LOUISVILLE, Ky. (WHAS11) – Jockey Calvin Borel won a race at Keeneland the other day.

That might not have been noteworthy ten years ago but this race could be a stepping stone in a late life attempt to run once again with the big horses.

In 2006, Borel was on the cusp of turning his career as a journeyman jockey into a five-year run that would carry him to the Hall of Fame.

Borel won the Kentucky Derby three out of four years and in 2009 he switched horses in the middle of the Triple Crown and won the Preakness on Rachel Alexandra.

Soon, a guy who started riding bush races when he was 8 years old in Louisiana was dining at the White House and chatting with the Queen. But that was then. This is now. And a jockey who turns 50 on November 7 is attempting a comeback.

It's a comeback because Calvin walked away from Oaklawn Park last spring and announced his retirement. That lasted five months but in August, Borel left that part of his life behind and returned to Churchill Downs.

After all, Churchill is the place where the old Cajun found his greatest success. Riding against Calvin Borel at Churchill was like playing Kentucky at Rupp Arena.

Give Calvin a good horse, the rail and a muddy track and anything was possible. Combinations like that produced Derby winner Mine That Bird at 50 to 1 and gave trainer Todd Pletcher his only Derby win with Super Saver.

And so, when Calvin Borel comes out of retirement he's not looking for maiden claiming races. He admitted in an interview that autumn is the time when two-year-olds start to emerge and it's a place to find a Derby mount.

Except while Calvin was on hiatus, a constant stream of new jockeys emerged in the sport. They are young, light and athletic. It's hard to achieve those definitions when you're 50 years old.

But despite the handicap of age, Borel has proven over the years that he can outwork anybody. His early morning work ethic is giving him a few shots at afternoon mounts, but not many.

After a week at Keeneland, Julien Leparoux, Florent Geroux, Jose Ortiz and Luis Saez are at the top of the jockey standings. Calvin has only that one win. But it's the kind of race that could set the foundation for bigger things.

He won a maiden race on a two year old filly Champagne Problems. It was classic Borel at 7 furlongs. Trainer Ian Wilkes gave Calvin a shot and he delivered on the rail – again.

I quote from the official Chart: "Champagne Problems tucked in to save ground, (pure Calvin) got through every step, churned under stern urging and caught Torrent in the final yards."

The win was just a half a length but who knows where the dark bay filly by Ghostzapper might go from here. The filly is out of an A. P. Indy mare and is just the kind of mount that could bloom in the spring.

And it's the kind of win that could get the attention of other trainers who might notice that "Hey, Calvin's back!"

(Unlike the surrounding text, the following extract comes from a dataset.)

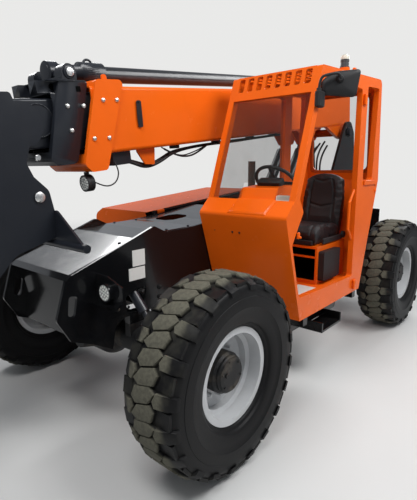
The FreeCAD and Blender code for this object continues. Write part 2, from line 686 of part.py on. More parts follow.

Five months away from the race track can be a lifetime. Calvin returned to a Churchill Downs that is now dominated by Robby Albarado, Corie Lanerie and Leparoux. They seem to get most of the good horses.

Calvin's return has found him consigned to a lot of 15 to 1 and 30 to 1 shots. His famous smile was more warmly received by local horse racing fans, than by trainers who were looking for a hot jockey.

But if anybody can make a mark and find a promising two-year-old in November at Churchill Downs, it's the jockey who once dominated the local track. Throw in a few good rail trips, plus a lot of rainy days and Calvin could be back in the Derby. He's still a long shot but I wouldn't bet against him.